■ **WHAT IS EXPECTED**:
Each entry that follows must be output without any deviation.

....................

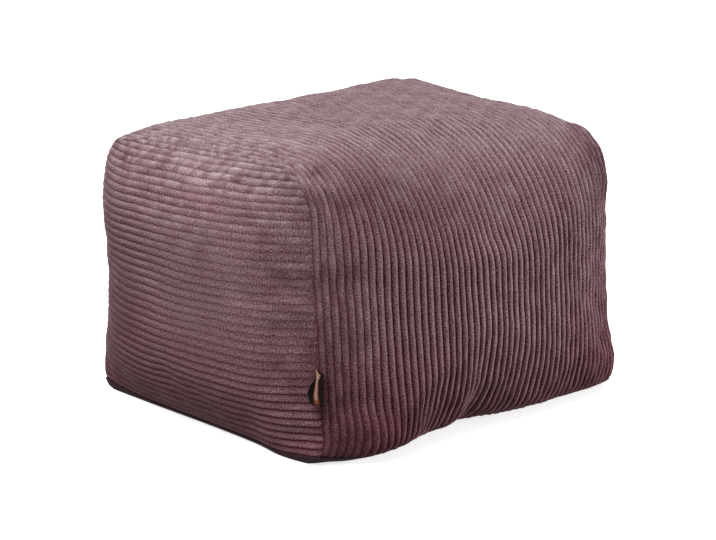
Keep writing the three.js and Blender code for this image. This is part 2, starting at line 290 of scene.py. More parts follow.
# Soft troughs and swellings: centre, reach each way and push
hollows = [
    ((-0.014, -0.2, 0), (0.013, 0.06, 0.048), (0, 0.009, 0)),
    ((-0.072, -0.2, 0.014), (0.042, 0.06, 0.034), (0, -0.006, 0)),
    ((0.058, -0.2, 0.03), (0.06, 0.06, 0.034), (0, 0.004, 0)),
    ((-0.225, 0.04, 0.15), (0.06, 0.06, 0.042), (0.003, 0, 0)),
    ((-0.11, 0.04, 0.25), (0.055, 0.09, 0.06), (0, 0, -0.004)),
    ((0.09, 0.07, 0.25), (0.07, 0.07, 0.06), (0, 0, -0.003)),
    # the rest are softer ones that the solids leave out
    ((-0.195, 0.15, 0.1), (0.06, 0.07, 0.065), (0.003, -0.0022, 0)),
    ((-0.185, 0.154, 0.217), (0.035, 0.035, 0.03), (0.0019, -0.0016, 0)),
    ((-0.01, 0.13, 0.256), (0.19, 0.06, 0.05), (0, 0, -0.0026)),
    ((0.17, -0.058, 0.253), (0.045, 0.045, 0.04), (0, 0, 0.0038)),
    ((-0.116, -0.185, 0.008), (0.036, 0.05, 0.026), (0, -0.013, 0)),
    ((-0.066, -0.19, 0.012), (0.03, 0.05, 0.034), (0, 0.007, 0)),
    ((0, -0.16, 0.006), (0.03, 0.05, 0.024), (0, 0.005, 0)),
    ((0.183, -0.152, 0.032), (0.05, 0.05, 0.022), (0.0035, -0.0028, 0)),
    ((0.056, -0.18, 0.008), (0.04, 0.05, 0.026), (0, -0.005, 0)),
    ((-0.192, -0.02, 0.005), (0.04, 0.09, 0.022), (0.003, 0, 0)),
    ((-0.142, -0.165, 0.005), (0.022, 0.045, 0.022), (0, -0.006, 0)),
    ((-0.21, 0.13, 0.19), (0.06, 0.06, 0.05), (-0.0016, 0.0012, 0)),
    ((-0.18, -0.106, 0.005), (0.045, 0.024, 0.022), (-0.004, 0, 0)),
    ((-0.186, -0.166, 0.004), (0.02, 0.02, 0.026), (0.0022, 0.0026, 0)),
    ((-0.158, -0.185, 0.152), (0.032, 0.05, 0.009), (0.0008, 0.0018, 0)),
    ((-0.148, -0.175, 0.216), (0.026, 0.05, 0.009), (0.0008, 0.0016, 0)),
]

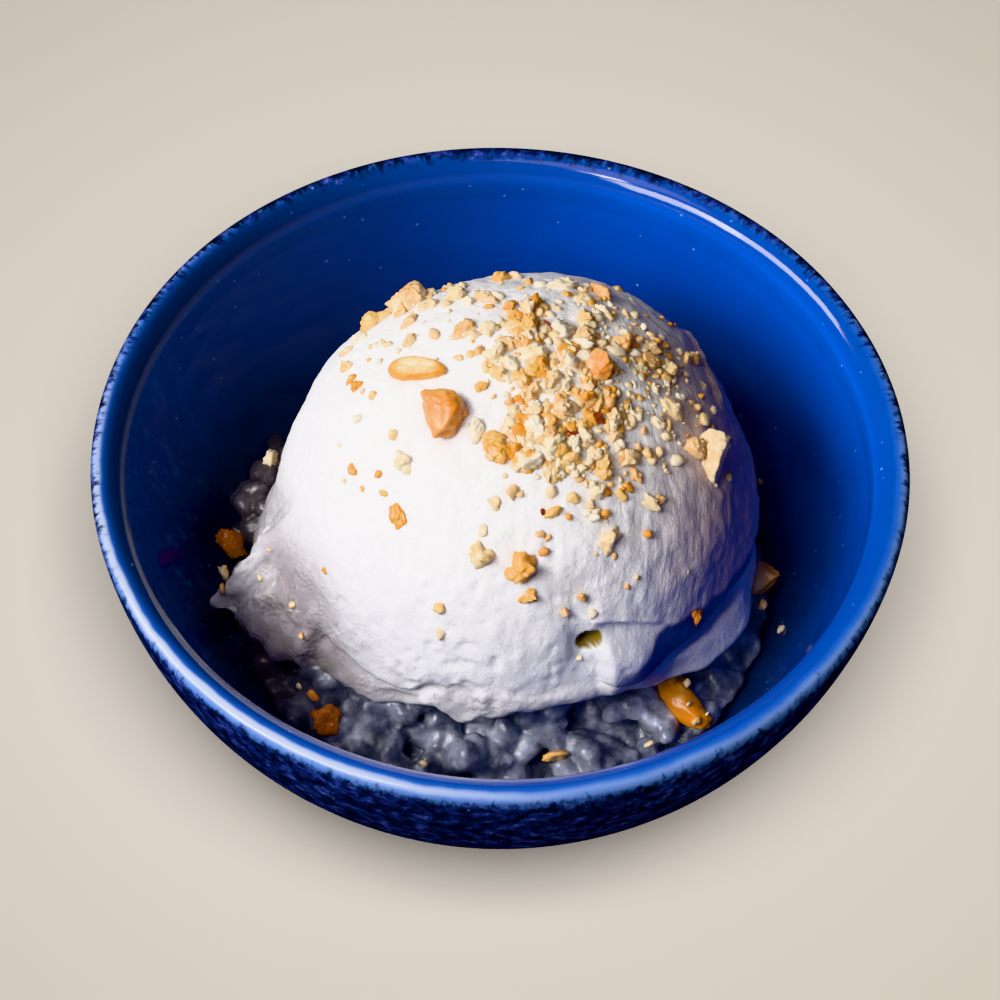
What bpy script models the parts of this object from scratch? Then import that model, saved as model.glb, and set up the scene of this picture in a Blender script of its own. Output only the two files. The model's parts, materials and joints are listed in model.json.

....................

■ **RESULT OF THIS EXERCISE**:
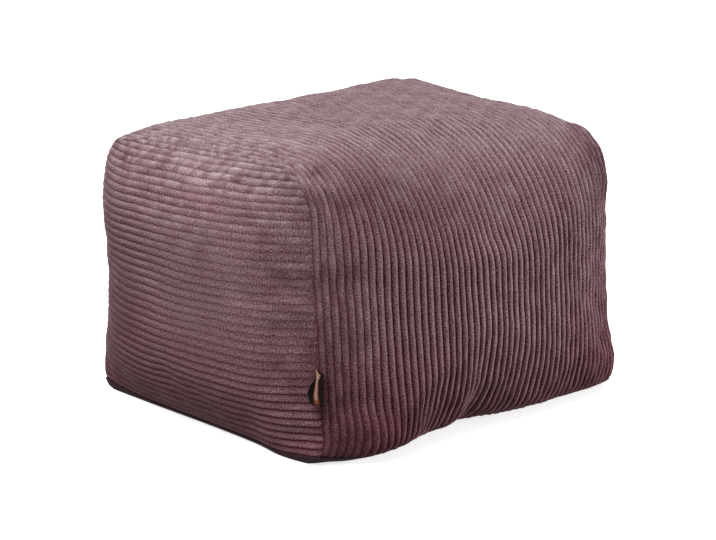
Keep writing the three.js and Blender code for this image. This is part 2, starting at line 290 of scene.py. More parts follow.
# Soft troughs and swellings: centre, reach each way and push
hollows = [
    ((-0.014, -0.2, 0), (0.013, 0.06, 0.048), (0, 0.009, 0)),
    ((-0.072, -0.2, 0.014), (0.042, 0.06, 0.034), (0, -0.006, 0)),
    ((0.058, -0.2, 0.03), (0.06, 0.06, 0.034), (0, 0.004, 0)),
    ((-0.225, 0.04, 0.15), (0.06, 0.06, 0.042), (0.003, 0, 0)),
    ((-0.11, 0.04, 0.25), (0.055, 0.09, 0.06), (0, 0, -0.004)),
    ((0.09, 0.07, 0.25), (0.07, 0.07, 0.06), (0, 0, -0.003)),
    # the rest are softer ones that the solids leave out
    ((-0.195, 0.15, 0.1), (0.06, 0.07, 0.065), (0.003, -0.0022, 0)),
    ((-0.185, 0.154, 0.217), (0.035, 0.035, 0.03), (0.0019, -0.0016, 0)),
    ((-0.01, 0.13, 0.256), (0.19, 0.06, 0.05), (0, 0, -0.0026)),
    ((0.17, -0.058, 0.253), (0.045, 0.045, 0.04), (0, 0, 0.0038)),
    ((-0.116, -0.185, 0.008), (0.036, 0.05, 0.026), (0, -0.013, 0)),
    ((-0.066, -0.19, 0.012), (0.03, 0.05, 0.034), (0, 0.007, 0)),
    ((0, -0.16, 0.006), (0.03, 0.05, 0.024), (0, 0.005, 0)),
    ((0.183, -0.152, 0.032), (0.05, 0.05, 0.022), (0.0035, -0.0028, 0)),
    ((0.056, -0.18, 0.008), (0.04, 0.05, 0.026), (0, -0.005, 0)),
    ((-0.192, -0.02, 0.005), (0.04, 0.09, 0.022), (0.003, 0, 0)),
    ((-0.142, -0.165, 0.005), (0.022, 0.045, 0.022), (0, -0.006, 0)),
    ((-0.21, 0.13, 0.19), (0.06, 0.06, 0.05), (-0.0016, 0.0012, 0)),
    ((-0.18, -0.106, 0.005), (0.045, 0.024, 0.022), (-0.004, 0, 0)),
    ((-0.186, -0.166, 0.004), (0.02, 0.02, 0.026), (0.0022, 0.0026, 0)),
    ((-0.158, -0.185, 0.152), (0.032, 0.05, 0.009), (0.0008, 0.0018, 0)),
    ((-0.148, -0.175, 0.216), (0.026, 0.05, 0.009), (0.0008, 0.0016, 0)),
]

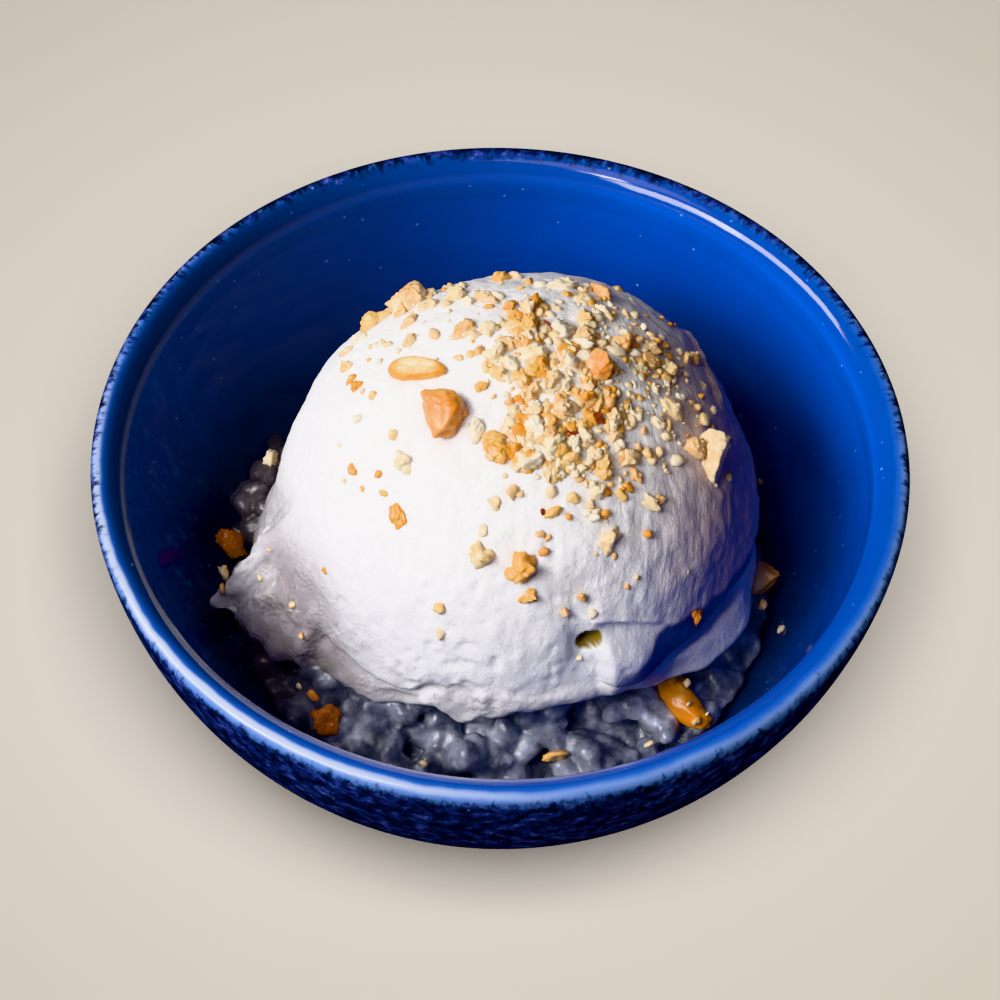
What bpy script models the parts of this object from scratch? Then import that model, saved as model.glb, and set up the scene of this picture in a Blender script of its own. Output only the two files. The model's parts, materials and joints are listed in model.json.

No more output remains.